“Tal conocimiento es demasiado maravilloso para mí; es muy elevado, no lo puedo alcanzar”.
(Salmo 139:6)
Cada hijo es una obra maestra única. No hay duplicados. Cada uno tiene huellas digitales, ritmos cardíacos, formas y colores de ojos y una constitución sanguínea particular. Incluso los gemelos pueden ser idénticos físicamente, pero completamente distintos en su composición mental y sus talentos. Nuestros hijos no solo crecen de maneras distintas, sino que también se manifiestan de diferentes formas.
Las Escrituras afirman que Dios no solo es el que abre la matriz de una madre para concebir (Gén. 30:22), sino que personalmente forma y entrelaza los sistemas del cuerpo humano para formar el tejido de la vida (Sal. 139:13-14). Traza los planos para cada varoncito y tiene los derechos de autor de cada niñita.
Dios siempre tiene un propósito por el cual hace a cada niño de determinada manera. Así que, cuando consideras la maravilla de cada uno de tus hijos, el amor te invita a emprender como padre una aventura de descubrimiento, al develar el misterio maravilloso de su diseño. Es bueno preguntarse: ¿Cuál es su esencia? ¿Cuáles son sus individualidades? ¿En quién está transformándose? ¿Qué rasgos ya tiene que necesiten ser descubiertos y fomentados?
Los hijos y las hijas no necesitarán la misma formación. El varón necesita aventura masculina, cultivar la valentía interior y formar una hombría responsable. La mujer necesita que afirmen con amor su belleza, fortalezcan su feminidad y la dirijan para aprender a conectarse con los demás en forma generosa.
¿Ya has discernido la clase de inteligencia de tu hijo? Algunos niños pueden recordar palabras y hechos con facilidad, mientras que otros son emprendedores talentosos. Uno puede ser un ingeniero nato, mientras que el otro es experto en entablar amistades y resolver problemas relacionales. Algunos son meticulosos y técnicos; otros, ingeniosos y cómicos. Cada uno brillará de alguna manera, y debería recibir aliento y valor por lo brillante de su forma de pensar. Cada uno debería recibir la misma cantidad de amor, pero no de la misma manera.

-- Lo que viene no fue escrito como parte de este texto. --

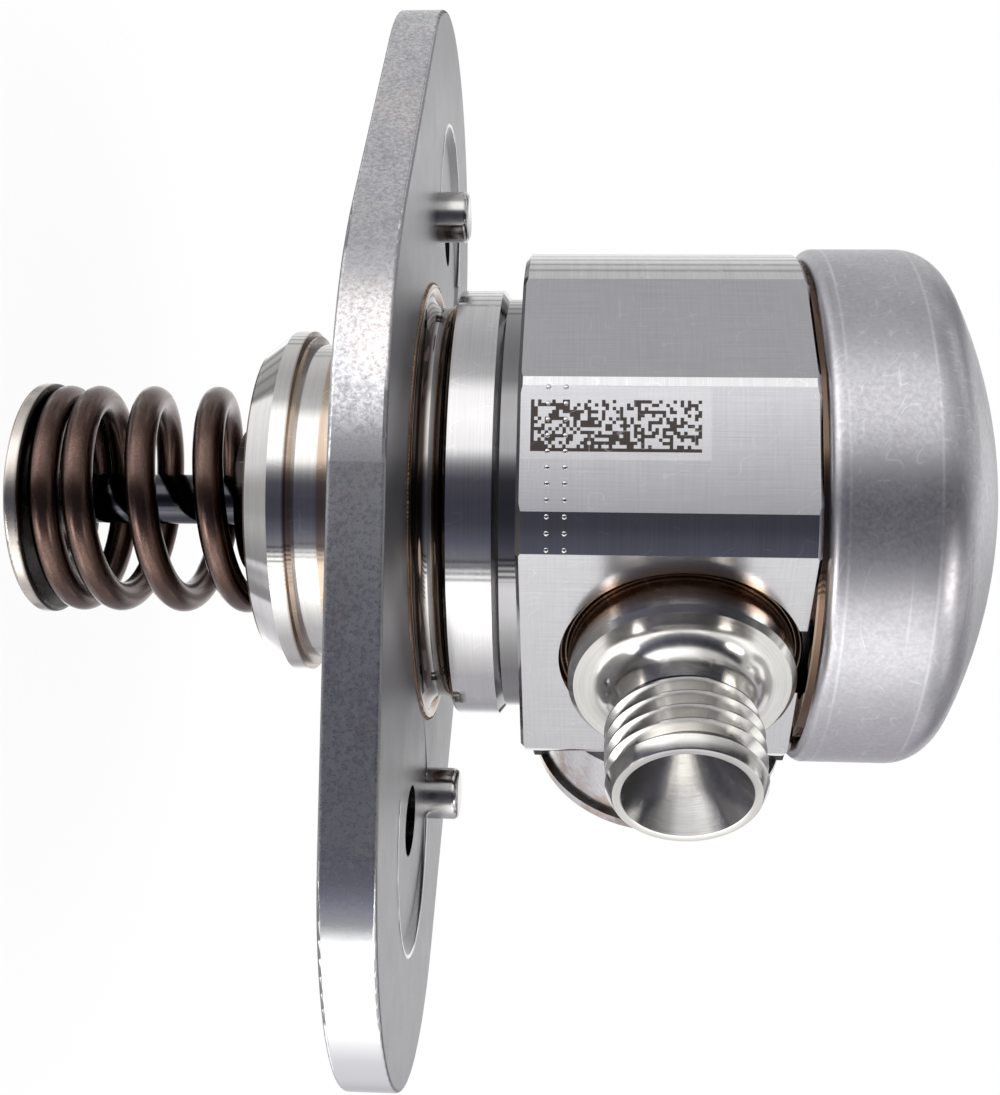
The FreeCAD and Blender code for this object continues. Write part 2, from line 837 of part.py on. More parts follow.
def connector_terminal(side):
    """Return one flat terminal that stands in the socket."""
    centre = side * terminal_spacing / 2
    half = terminal_width / 2
    middle = can_base + connector_band_start + connector_depth / 2
    root = connector_reach - connector_socket_depth
    blade = block(
        (centre - half, centre + half),
        (root, root + terminal_length),
        (middle - terminal_thick / 2, middle + terminal_thick / 2),
    )
    return radial(blade, solenoid_azimuth)


def inlet_fitting():
    """Return the inlet stub with its collar and hose bead."""
    start = inlet_flat_distance - inlet_shank_depth
    collar_end = inlet_flat_distance + inlet_collar_length
    end = collar_end + inlet_tube_length
    bead_middle = end - inlet_bead_from_end
    bead_half = inlet_bead_width / 2
    stub = turned([
        (inlet_bore_r, start),
        (inlet_shank_r, start),
        (inlet_shank_r, inlet_flat_distance),
        (inlet_collar_r, inlet_flat_distance),
        (inlet_collar_r, collar_end),
        (inlet_tube_r, collar_end),
        (inlet_tube_r, bead_middle - bead_half),
        ((inlet_bead_r, bead_middle), (inlet_tube_r, bead_middle + bead_half)),
        (inlet_tube_r, end),
        (inlet_bore_r, end),
    ])
    return radial(stub, inlet_azimuth)


def inlet_filter():
    """Return the tapered strainer that sits in the inlet's bore."""
    start = inlet_flat_distance
    end = start + filter_length
    strainer = turned([
        (0, start),
        (filter_tip_r, start),
        (inlet_bore_r, end),
        (inlet_bore_r - filter_wall, end),
        (filter_tip_r - filter_wall, start + filter_wall),
        (0, start + filter_wall),
    ])
    return radial(strainer, inlet_azimuth)


def damper_stack():
    """Return the damper's rings and capsules from the recess floor up to the cap."""
    first_rim = recess_floor + damper_lower_ring_height
    first_top = first_rim + capsule_rim
    second_rim = first_top + damper_middle_ring_height
    second_top = second_rim + capsule_rim
    crown_inner = cap_crown_r - cap_wall
    crown_centre = cap_top - cap_crown_r
    crown_height = crown_centre + math.sqrt(crown_inner ** 2 - damper_ring_r ** 2)
    return {
        "damper_ring_lower": damper_ring(recess_floor, first_rim),
        "damper_capsule_lower": damper_capsule(first_rim),
        "damper_ring_middle": damper_ring(first_top, second_rim),
        "damper_capsule_upper": damper_capsule(second_rim),
        "damper_ring_upper": damper_ring(second_top, crown_height),
    }


def build():
    """Return every piece of the pump by its name."""
    pieces = {
        "pump_body": pump_body(),
        "mounting_flange": mounting_flange(),
        "flange_weld": flange_weld(),
        "guide_pin_1": guide_pin(0),
        "guide_pin_2": guide_pin(180),
        "cylinder_sleeve": cylinder_sleeve(),
        "seal_carrier": seal_carrier(),
        "plunger_seal": plunger_seal(),
        "plunger": plunger(),
        "spring_retainer": spring_retainer(),
        "plunger_spring": plunger_spring(),
        "damper_cap": damper_cap(),
        "outlet_fitting": outlet_fitting(),
        "outlet_valve_seat": outlet_valve_seat(),
        "outlet_valve_ball": outlet_valve_ball(),
        "outlet_valve_cage": outlet_valve_cage(),
        "solenoid_can": solenoid_can(),
        "solenoid_cover": solenoid_cover(),
        "coil_bobbin": coil_bobbin(),
        "solenoid_coil": solenoid_coil(),
        "pole_core": pole_core(),
        "armature": armature(),
        "inlet_valve_seat": inlet_valve_seat(),
        "inlet_valve": inlet_valve(),
        "connector_shell": connector_shell(),
        "connector_terminal_1": connector_terminal(-1),
        "connector_terminal_2": connector_terminal(1),
        "inlet_fitting": inlet_fitting(),
        "inlet_filter": inlet_filter(),
    }
    pieces.update(damper_stack())
    return pieces


def export(pieces):
    """Write one file for each piece."""
    os.makedirs("parts", exist_ok=True)
    for name, shape in pieces.items():
        shape.exportStep("parts/" + name + ".step")
        print(name, "solids", len(shape.Solids), "valid", shape.isValid(), "volume", round(shape.Volume, 2))


export(build())
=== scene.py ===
"""Looks of the high pressure fuel pump: finishes, fine forms, studio and camera on the CAD frame.

Lengths are in metres and angles in degrees unless a name says otherwise. The pump axis is Z, and
azimuths are measured from X towards Y, as in the part's source.
"""

import logging
import math
from collections.abc import Sequence
from dataclasses import dataclass, field
from enum import Enum

import bmesh
import bpy
from mathutils import Matrix, Vector


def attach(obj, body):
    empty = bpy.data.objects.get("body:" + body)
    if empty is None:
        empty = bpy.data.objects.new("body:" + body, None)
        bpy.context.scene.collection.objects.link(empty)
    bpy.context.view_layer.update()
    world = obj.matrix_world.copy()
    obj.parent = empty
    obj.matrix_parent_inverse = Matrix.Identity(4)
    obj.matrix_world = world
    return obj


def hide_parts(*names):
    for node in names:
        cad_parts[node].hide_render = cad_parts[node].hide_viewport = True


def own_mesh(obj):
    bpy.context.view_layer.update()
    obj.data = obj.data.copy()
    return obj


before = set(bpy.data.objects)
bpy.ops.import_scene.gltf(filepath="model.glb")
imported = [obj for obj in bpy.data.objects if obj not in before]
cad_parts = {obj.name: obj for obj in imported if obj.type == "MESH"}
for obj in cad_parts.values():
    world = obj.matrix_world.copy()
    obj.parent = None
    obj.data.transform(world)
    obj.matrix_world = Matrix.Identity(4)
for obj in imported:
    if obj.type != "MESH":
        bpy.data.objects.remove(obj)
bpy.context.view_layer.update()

log = logging.getLogger("fuel_pump")

MM = 0.001
SCRATCH_TONE = (0.85, 0.85, 0.85)
QUARTER_TURN = 0.25
SHARP_TURNED = 28
SHARP_BEAD = 60

Colour = tuple[float, float, float]
Socket = bpy.types.NodeSocket


# Axes that pieces were turned on


@dataclass(frozen=True)
class TurningAxis:
    """A line that a piece was turned about.

    Args:
        origin: A point on the line.
        direction: The line's unit direction.
    """

    origin: Vector
    direction: Vector

    def place(self, radius: float, along: float, angle: float) -> Vector:
        """Give a point at a radius, a distance along the axis and an angle in radians."""
        across = Vector((0, 0, 1)) if abs(self.direction.z) < 0.5 else Vector((1, 0, 0))
        first = (across - self.direction * across.dot(self.direction)).normalized()
        second = self.direction.cross(first)
        spoke = first * math.cos(angle) + second * math.sin(angle)
        return self.origin + self.direction * along + spoke * radius


def radial_axis(azimuth: float) -> TurningAxis:
    """Give the side axis that leaves the pump at an azimuth and at the port's height."""
    turn = math.radians(azimuth)
    return TurningAxis(Vector((0, 0, PORT_HEIGHT)), Vector((math.cos(turn), math.sin(turn), 0)))


PORT_HEIGHT = 29.45 * MM
PORT_AZIMUTH = -23.1
SOLENOID_AZIMUTH = 66.9
INLET_AZIMUTH = 145.5
PUMP_AXIS = TurningAxis(Vector((0, 0, 0)), Vector((0, 0, 1)))
OUTLET_AXIS = radial_axis(PORT_AZIMUTH)
INLET_AXIS = radial_axis(INLET_AZIMUTH)


# Shader building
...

Uno puede desear tu afecto físico, mientras que el otro anhela principalmente compartir un tiempo de calidad contigo.
A medida que descubras lo que le ayuda a sentirse más satisfecho, puedes concentrar estratégicamente tu atención y tu energía con mayor eficacia cuando estés con él. La crianza amorosa exige descubrimientos guiados. Se trata de escuchar y descubrir cómo piensa, sueña y crece cada niño, de separar la inclinación que Dios les dio de sus anhelos temporales. Es vigilar sus hábitos, protegerlos de sus debilidades e impulsar sus puntos fuertes. Demasiadas veces, los padres malinterpretan y desorientan. O sus planes son demasiado rígidos, y entonces, obligan y frustran a sus hijos.

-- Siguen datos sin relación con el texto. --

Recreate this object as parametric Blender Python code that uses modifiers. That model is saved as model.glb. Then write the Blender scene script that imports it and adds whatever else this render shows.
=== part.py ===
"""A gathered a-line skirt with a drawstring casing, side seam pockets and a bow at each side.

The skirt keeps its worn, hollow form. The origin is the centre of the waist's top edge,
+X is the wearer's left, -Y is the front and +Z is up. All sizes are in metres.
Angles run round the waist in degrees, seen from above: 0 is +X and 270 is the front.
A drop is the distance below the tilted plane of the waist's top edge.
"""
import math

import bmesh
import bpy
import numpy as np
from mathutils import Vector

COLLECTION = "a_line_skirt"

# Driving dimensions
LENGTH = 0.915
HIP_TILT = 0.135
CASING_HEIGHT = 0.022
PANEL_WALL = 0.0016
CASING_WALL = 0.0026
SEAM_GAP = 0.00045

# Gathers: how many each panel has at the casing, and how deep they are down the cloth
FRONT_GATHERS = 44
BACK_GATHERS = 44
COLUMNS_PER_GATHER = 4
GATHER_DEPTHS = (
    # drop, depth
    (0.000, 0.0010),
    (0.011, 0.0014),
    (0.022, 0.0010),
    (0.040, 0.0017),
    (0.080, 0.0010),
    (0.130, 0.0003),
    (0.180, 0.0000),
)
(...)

Si tu hijita florece en el piano, no la presiones a tocar la tuba. Si tu hijo se deleita en escribir y cantar, no lo menosprecies por no ser un sobresaliente deportista. En cambio, descubre y abraza el tesoro que te fue dado. Acepta y afirma su diseño. Riega y cultiva las semillas que Dios ya plantó.
Entonces, en lugar de ir en pos del sueño de otra persona, ellos podrán madurar y estar seguros en su propia piel. Y con tu guía y tu amor dedicado, pueden repetir con gozo las palabras que el salmista oró con gratitud: «. . . tú formaste mis entrañas; me hiciste en el seno de mi madre. Te alabaré, porque asombrosa y maravillosamente he sido hecho; maravillosas son tus obras, y mi alma lo sabe muy bien» (Sal. 139:13-14).